>> start DATASET SECTION

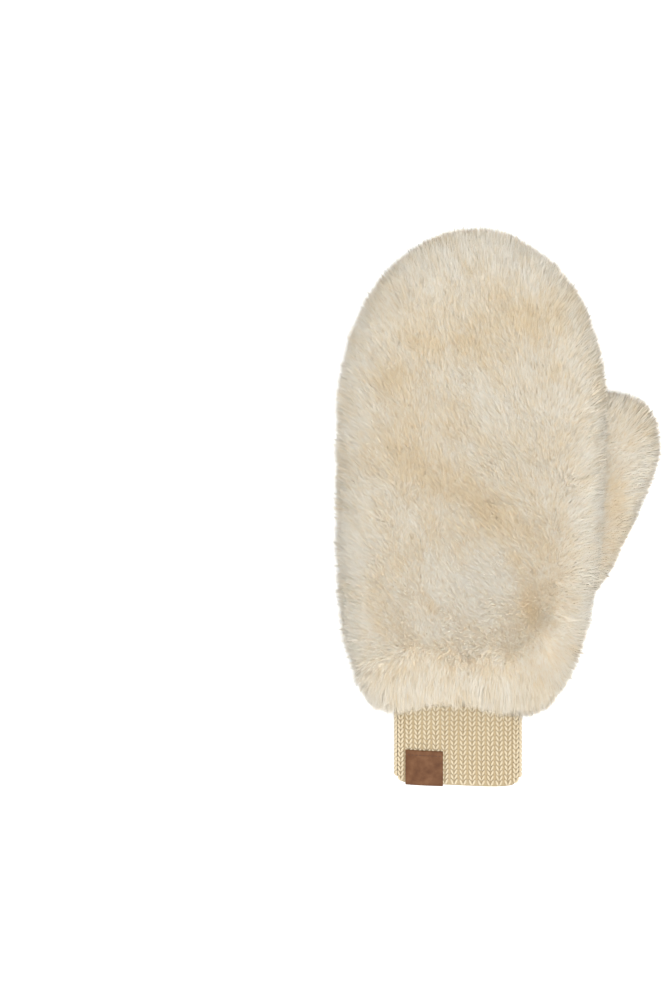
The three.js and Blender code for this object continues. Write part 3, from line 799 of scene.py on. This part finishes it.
def hand_coat(name, columns, guard, wool, wool_pieces, tan, hollows):
    grid, normals = coat_grid[:, columns], coat_normals[:, columns]
    for kind, count, pieces in (("guard_hair", guard, 1), ("wool", wool, wool_pieces)):
        roots, up = scatter_roots(grid, normals, count)
        free = thumb_depth(roots, -1.0) > 1
        roots, up = roots[free], up[free]
        tone = patch_sum(roots, tan) + 0.22 * wave_noise(roots, 30, 31) + 0.16 * wave_noise(roots, 9, 32)
        near_hem = 1 - smoothstep(roots[:, 1], HEM_ROOT, HEM_ROOT + 14)
        height = HAND_PILE + (HEM_PILE - HAND_PILE) * near_hem
        height = height * (1 - patch_sum(roots, hollows) + 0.05 * wave_noise(roots, 14, 33))
        lean = np.zeros_like(roots)
        lean[:, 1] = read_table(NAP, roots[:, 1] + PARTING_WAVE * wave_noise(roots, 45, 51))[:, 1]
        fringe = near_hem * read_table(FRINGE, roots[:, 0])[:, 1]
        on_rim = np.clip(-up[:, 1], 0, 1)
        height = height + fringe * on_rim
        lean[:, 1] -= fringe * (1 - on_rim)
        grow(f"{name}_{kind}", roots, up, height, lean, tone, kind == "guard_hair", pieces, strands)


hand_coat("back", slice(0, half + 1), BACK_GUARD, BACK_WOOL, BACK_WOOL_PIECES, BACK_TAN, BACK_HOLLOWS)
hand_coat("palm", slice(half, SIDES + 1), PALM_GUARD, PALM_WOOL, PALM_WOOL_PIECES, PALM_TAN, [])


def thumb_backing():
    rows, columns = thumb_root.shape[:2]
    points = np.concatenate([thumb_root.reshape(-1, 3), thumb_root[:1].mean(1)])
    ring_start = np.arange(columns - 1)
    cap = np.stack([ring_start, np.full(columns - 1, rows * columns), ring_start + 1], -1)
    piece = make_piece("thumb_backing", points, grid_quads(rows, columns), cap)
    weld(piece)
    finish_piece(piece, underwool, "fur", "thumb_top", "thumb_underside")


thumb_backing()
for kind, count, pieces in (("guard_hair", THUMB_GUARD, 1), ("wool", THUMB_WOOL, THUMB_WOOL_PIECES)):
    roots, up = scatter_roots(thumb_root, thumb_normals, count)
    free = hand_depth(roots, HAND_ROOT) > 1
    roots, up = roots[free], up[free]
    tone = patch_sum(roots, THUMB_TAN) + 0.2 * wave_noise(roots, 24, 41) + 0.15 * wave_noise(roots, 8, 42)
    lean = np.tile([0.8, 2.4, 0.0], (len(roots), 1))
    height = THUMB_PILE * (1 - patch_sum(roots, THUMB_HOLLOWS))
    grow(f"thumb_{kind}", roots, up, height, lean, tone, kind == "guard_hair", pieces, strands)


# Cuff


def cuff_surface(turn, y, depth):
    """Points, outward normals and sideways directions on the cuff. Turn is a share of the way round."""
    angle = np.interp(np.mod(turn, 1), np.linspace(0, 1, len(cuff_ring)), cuff_ring)
    step = 0.002
    u, v = oval(angle, CUFF_WIDTH / 2, CUFF_THICKNESS / 2, CUFF_EXPONENT)
    u1, v1 = oval(np.interp(np.mod(turn + step, 1), np.linspace(0, 1, len(cuff_ring)), cuff_ring), CUFF_WIDTH / 2, CUFF_THICKNESS / 2, CUFF_EXPONENT)
    u0, v0 = oval(np.interp(np.mod(turn - step, 1), np.linspace(0, 1, len(cuff_ring)), cuff_ring), CUFF_WIDTH / 2, CUFF_THICKNESS / 2, CUFF_EXPONENT)
    sideways = unit(np.stack([u1 - u0, np.zeros_like(u), v1 - v0], -1))
    outward = np.stack([sideways[..., 2], np.zeros_like(u), -sideways[..., 0]], -1)
    point = np.stack([CUFF_SHIFT + u, np.broadcast_to(y, u.shape), CUFF_HEIGHT + v], -1)
    return point - outward * np.asarray(depth)[..., None], outward, sideways


cuff_ring = even_angles(CUFF_WIDTH / 2, CUFF_THICKNESS / 2, CUFF_EXPONENT, 720)
COURSE = 2.35
YARN = 0.68
EDGE_DROP = 0.5
LEG_SIDES = 6
LEG_RINGS = 5


def edge_height(turn):
    point, _, _ = cuff_surface(turn, 0.0, np.zeros_like(turn))
    return read_table(CUFF_EDGE, (point[..., 0] - CUFF_SHIFT) / (CUFF_WIDTH / 2))[..., 1] - EDGE_DROP


def cuff_tube():
    """The cuff's wall, ribbed outside and inside."""
    columns, rows = RIB_COUNT * 6, 12
    turn = np.linspace(0, 1, columns + 1)
    start = edge_height(turn)
    share = np.linspace(0, 1, rows)[:, None]
    y = start[None] * (1 - share) + CUFF_LENGTH * share
    wave = np.cos(2 * np.pi * RIB_COUNT * turn)[None]
    turns = np.broadcast_to(turn, y.shape)
    outer, _, _ = cuff_surface(turns, y, 1.3 - 0.2 * wave + 0 * y)
    inner, _, _ = cuff_surface(turns, y, CUFF_WALL - 0.2 + 0.25 * wave + 0 * y)
    outer[..., 1], inner[..., 1] = y, y
    points = np.concatenate([outer.reshape(-1, 3), inner.reshape(-1, 3)])
    count = outer.shape[0] * outer.shape[1]
    width = columns + 1
    low = np.arange(columns)
    high = low + (rows - 1) * width
    quads = np.concatenate([
        grid_quads(rows, width)[:, ::-1],
        grid_quads(rows, width, count),
        np.stack([low, low + 1, low + 1 + count, low + count], -1),
        np.stack([high, high + count, high + 1 + count, high + 1], -1),
    ])
    piece = make_piece("cuff_wall", points, quads, [])
    weld(piece)
    return piece


def cuff_stitches():
    """Each rib's column of stitches: two leaning legs of yarn to a stitch, from the edge up under the pile."""
    courses = int((CUFF_LENGTH - 4) / COURSE)
    rib, course, hand = [g.ravel() for g in np.meshgrid(np.arange(RIB_COUNT), np.arange(courses), (-1, 1), indexing="ij")]
    turn = (rib + 0.5) / RIB_COUNT
    start = edge_height(turn)
    height = start + 0.6 + (CUFF_LENGTH - start - 2) * (course + 0.5) / courses
    wobble = rng.normal(size=len(rib)) * 0.07
    along = np.linspace(-1, 1, LEG_RINGS)
    around = np.linspace(0, 2 * np.pi, LEG_SIDES, endpoint=False)
    side = 1.06 + 0.62 * along - 0.05 * along**2
    lift = 0.32 * (1 - along**2) + 0.1 * along
    up = 0.62 * COURSE * along
    thick = YARN * np.sqrt(np.maximum(1 - (np.abs(along) * 0.9) ** 3, 0.04))
    point, outward, sideways = cuff_surface(turn, height, np.full(len(rib), 0.55))
    x = hand[:, None, None] * (side[None, :, None] + wobble[:, None, None]) + (thick[:, None] * np.cos(around))[None]
    z = lift[None, :, None] + (thick[:, None] * np.sin(around))[None]
    y = up[None, :, None] + 0 * x
    place = (
        point[:, None, None]
        + sideways[:, None, None] * x[..., None]
        + outward[:, None, None] * z[..., None]
        + np.array([0, 1, 0]) * y[..., None]
    )
    per = LEG_RINGS * LEG_SIDES
    i, j = [g.ravel() for g in np.meshgrid(np.arange(LEG_RINGS - 1), np.arange(LEG_SIDES), indexing="ij")]
    a = i * LEG_SIDES + j
    b = i * LEG_SIDES + (j + 1) % LEG_SIDES
    tube = np.stack([a, b, b + LEG_SIDES, a + LEG_SIDES], -1)
    k = np.arange(1, LEG_SIDES - 1)
    caps = np.concatenate([
        np.stack([0 * k, k + 1, k], -1),
        np.stack([0 * k, k, k + 1], -1) + per - LEG_SIDES,
    ])
    first = np.arange(len(rib)) * per
    quads = (first[:, None, None] + tube[None]).reshape(-1, 4)
    triangles = (first[:, None, None] + caps[None]).reshape(-1, 3)
    return make_piece("cuff_stitches", place.reshape(-1, 3), quads, triangles)


finish_piece(cuff_tube(), knit_material("cuff_purl", (0.72, 0.67, 0.59, 1)), "knit", "knit_cuff")
finish_piece(cuff_stitches(), knit_material("cuff_yarn", (1, 1, 1, 1)), "knit")

# Tab

TAB_WIDTH = 19.5
TAB_FRONT = 16.8
TAB_BACK = 13
TAB_THICKNESS = 1.1
TAB_CLEARANCE = 0.35
TAB_PLACE = -0.27
TAB_TURN = 0.3


def tab_path(offset, steps=14):
    """The strip's path on one of its faces: up from the cuff's edge, and depth behind its outside."""
    fold = np.linspace(0, np.pi, steps)
    half = CUFF_WALL / 2
    up = np.concatenate([np.linspace(TAB_FRONT, 0.4, 16), -(offset + 0.1) * np.sin(fold), np.linspace(0.4, TAB_BACK, 8)])
    depth = np.concatenate([np.full(16, -offset), half - (half + offset) * np.cos(fold), np.full(8, CUFF_WALL + offset)])
    return up, depth


def tab_point(x, up, depth):
    """A place on the tab: x from its middle, up from the cuff's edge and depth behind the cuff's outside."""
    x = TAB_PLACE * CUFF_WIDTH + x
    share = np.clip(x / (CUFF_WIDTH / 2 - depth), -1, 1)
    height = (CUFF_THICKNESS / 2 - depth) * (1 - np.abs(share) ** CUFF_EXPONENT) ** (1 / CUFF_EXPONENT)
    edge = read_table(CUFF_EDGE, x / (CUFF_WIDTH / 2))[..., 1]
    tilt = (x - TAB_PLACE * CUFF_WIDTH) * math.tan(math.radians(TAB_TURN))
    return np.stack([CUFF_SHIFT + x, edge + up + tilt, CUFF_HEIGHT + height], -1)


def tab_strip():
    """The folded strip, as a rounded section swept along its path."""
    round_ = 0.38
    half_width, half_thick = TAB_WIDTH / 2, TAB_THICKNESS / 2
    corner = np.linspace(0, np.pi / 2, 5)
    section = []
    for k, (sx, sz) in enumerate(((1, 1), (-1, 1), (-1, -1), (1, -1))):
        turn = corner + k * np.pi / 2
        section.append(np.stack([sx * (half_width - round_) + round_ * np.cos(turn), sz * (half_thick - round_) + round_ * np.sin(turn)], -1))
        if k in (0, 2):
            flat = np.linspace(1, -1, 14)[1:-1, None] * (1 if k == 0 else -1)
            section.append(np.concatenate([flat * (half_width - round_), np.full_like(flat, sz * half_thick)], -1))
    section = np.concatenate(section)
    rings = []
    for x, z in section:
        up, depth = tab_path(TAB_CLEARANCE + half_thick + z)
        rings.append(tab_point(np.full_like(up, x), up, depth))
    grid = np.stack(rings, 1)
    grid = np.concatenate([grid, grid[:, :1]], 1)
    rows, columns = grid.shape[:2]
    points = np.concatenate([grid.reshape(-1, 3), grid[:1].mean(1), grid[-1:].mean(1)])
    low = np.arange(columns - 1)
    high = low + (rows - 1) * columns
    caps = np.concatenate([
        np.stack([low, low + 1, np.full(columns - 1, rows * columns)], -1),
        np.stack([high + 1, high, np.full(columns - 1, rows * columns + 1)], -1),
    ])
    piece = make_piece("leather_tab_strip", points, grid_quads(rows, columns), caps)
    weld(piece)
    return piece


def tab_stitches():
    """A row of thread stitches that holds the tab's top."""
    points, quads, triangles = [], [], []
    count, sides, rings = 9, 6, 7
    for k in range(count):
        middle = (k - (count - 1) / 2) * (TAB_WIDTH - 3.2) / (count - 1)
        turn = np.linspace(-1, 1, rings)
        around = np.linspace(0, 2 * np.pi, sides, endpoint=False)
        lift = TAB_CLEARANCE + TAB_THICKNESS + 0.16 * np.sqrt(np.maximum(1 - turn**2, 0)) - 0.08
        radius = 0.2 * np.sqrt(np.maximum(1 - (turn * 0.9) ** 2, 0.1))
        x = middle + turn[:, None] * 0.72 + 0 * around
        up = TAB_FRONT - 2.6 + radius[:, None] * np.cos(around)
        depth = -(lift[:, None] + radius[:, None] * np.sin(around))
        first = sum(len(p) for p in points)
        points.append(tab_point(x, up, depth).reshape(-1, 3))
        for i in range(rings - 1):
            for j in range(sides):
                a, b = first + i * sides + j, first + i * sides + (j + 1) % sides
                quads.append((a, b, b + sides, a + sides))
        for j in range(1, sides - 1):
            end = first + (rings - 1) * sides
            triangles += [(first, first + j + 1, first + j), (end, end + j, end + j + 1)]
    return make_piece("leather_tab_thread", np.concatenate(points), quads, triangles)


finish_piece(tab_strip(), leather_material(), "leather", "leather_tab")
finish_piece(tab_stitches(), plain_material("tab_thread", srgb(92, 62, 44), 0.7), "leather")

# Floor, light and camera
MM_A_PIXEL = 0.52
PHOTO_WIDTH, PHOTO_HEIGHT = 667, 1001
PHOTO_CENTRE_LINE = 469.5
PHOTO_CUFF_EDGE = 786
LENS = 180
SENSOR = 36
OBJECT_HEIGHT = 34

floor_mesh = bpy.data.meshes.new("floor")
reach = 4.0
floor_mesh.from_pydata([(-reach, -reach, 0), (reach, -reach, 0), (reach, reach, 0), (-reach, reach, 0)], [], [(0, 1, 2, 3)])
floor = bpy.data.objects.new("floor", floor_mesh)
bpy.context.scene.collection.objects.link(floor)
floor_material, _, _, floor_shader, _ = new_material("floor")
floor_shader.inputs["Base Color"].default_value = (0.93, 0.93, 0.93, 1)
floor_shader.inputs["Roughness"].default_value = 0.9
floor_shader.inputs["Emission Color"].default_value = (1, 1, 1, 1)
floor_shader.inputs["Emission Strength"].default_value = 0.25
floor_mesh.materials.append(floor_material)

world = bpy.data.worlds.new("studio")
world.use_nodes = True
world.node_tree.nodes["Background"].inputs["Color"].default_value = (1.0, 0.98, 0.94, 1)
world.node_tree.nodes["Background"].inputs["Strength"].default_value = 0.6
bpy.context.scene.world = world


def sun_light(name, direction, spread, power):
    data = bpy.data.lights.new(name, "SUN")
    data.angle = math.radians(spread)
    data.energy = power
    light = bpy.data.objects.new(name, data)
    light.rotation_euler = (-Vector(direction)).to_track_quat("-Z", "Y").to_euler()
    bpy.context.scene.collection.objects.link(light)


sun_light("key", (0.03, -0.05, 1.0), 30, 3.4)

x_centre = (PHOTO_WIDTH / 2 - PHOTO_CENTRE_LINE) * MM_A_PIXEL
y_centre = (PHOTO_CUFF_EDGE - PHOTO_HEIGHT / 2) * MM_A_PIXEL
distance = PHOTO_HEIGHT * MM_A_PIXEL * LENS / SENSOR
camera_data = bpy.data.cameras.new("camera")
camera_data.lens = LENS
camera_data.sensor_width = SENSOR
camera = bpy.data.objects.new("camera", camera_data)
camera.location = to_row([x_centre, y_centre, OBJECT_HEIGHT + distance])
bpy.context.scene.collection.objects.link(camera)
bpy.context.scene.camera = camera
bpy.context.scene.view_settings.view_transform = "Standard"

>> end DATASET SECTION

### WHAT IS REQUIRED
Print from the first line through the line that contains "PALM_WOOL_PIECES, PALM_TAN, [])", please, including both, and leave out every line outside that stretch.

### RESULT OF THE EXERCISE
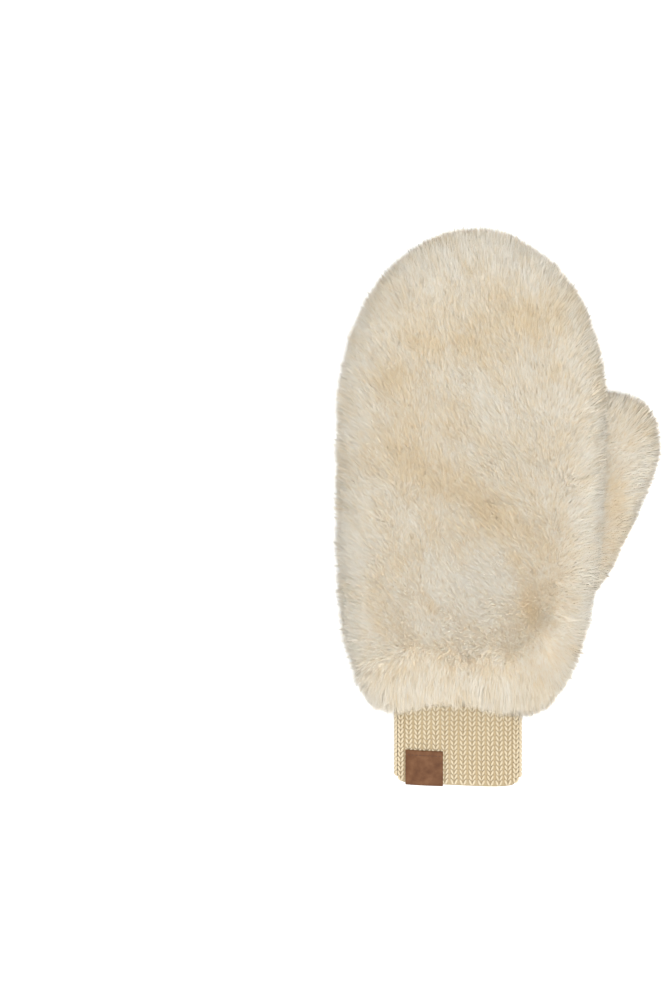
The three.js and Blender code for this object continues. Write part 3, from line 799 of scene.py on. This part finishes it.
def hand_coat(name, columns, guard, wool, wool_pieces, tan, hollows):
    grid, normals = coat_grid[:, columns], coat_normals[:, columns]
    for kind, count, pieces in (("guard_hair", guard, 1), ("wool", wool, wool_pieces)):
        roots, up = scatter_roots(grid, normals, count)
        free = thumb_depth(roots, -1.0) > 1
        roots, up = roots[free], up[free]
        tone = patch_sum(roots, tan) + 0.22 * wave_noise(roots, 30, 31) + 0.16 * wave_noise(roots, 9, 32)
        near_hem = 1 - smoothstep(roots[:, 1], HEM_ROOT, HEM_ROOT + 14)
        height = HAND_PILE + (HEM_PILE - HAND_PILE) * near_hem
        height = height * (1 - patch_sum(roots, hollows) + 0.05 * wave_noise(roots, 14, 33))
        lean = np.zeros_like(roots)
        lean[:, 1] = read_table(NAP, roots[:, 1] + PARTING_WAVE * wave_noise(roots, 45, 51))[:, 1]
        fringe = near_hem * read_table(FRINGE, roots[:, 0])[:, 1]
        on_rim = np.clip(-up[:, 1], 0, 1)
        height = height + fringe * on_rim
        lean[:, 1] -= fringe * (1 - on_rim)
        grow(f"{name}_{kind}", roots, up, height, lean, tone, kind == "guard_hair", pieces, strands)


hand_coat("back", slice(0, half + 1), BACK_GUARD, BACK_WOOL, BACK_WOOL_PIECES, BACK_TAN, BACK_HOLLOWS)
hand_coat("palm", slice(half, SIDES + 1), PALM_GUARD, PALM_WOOL, PALM_WOOL_PIECES, PALM_TAN, [])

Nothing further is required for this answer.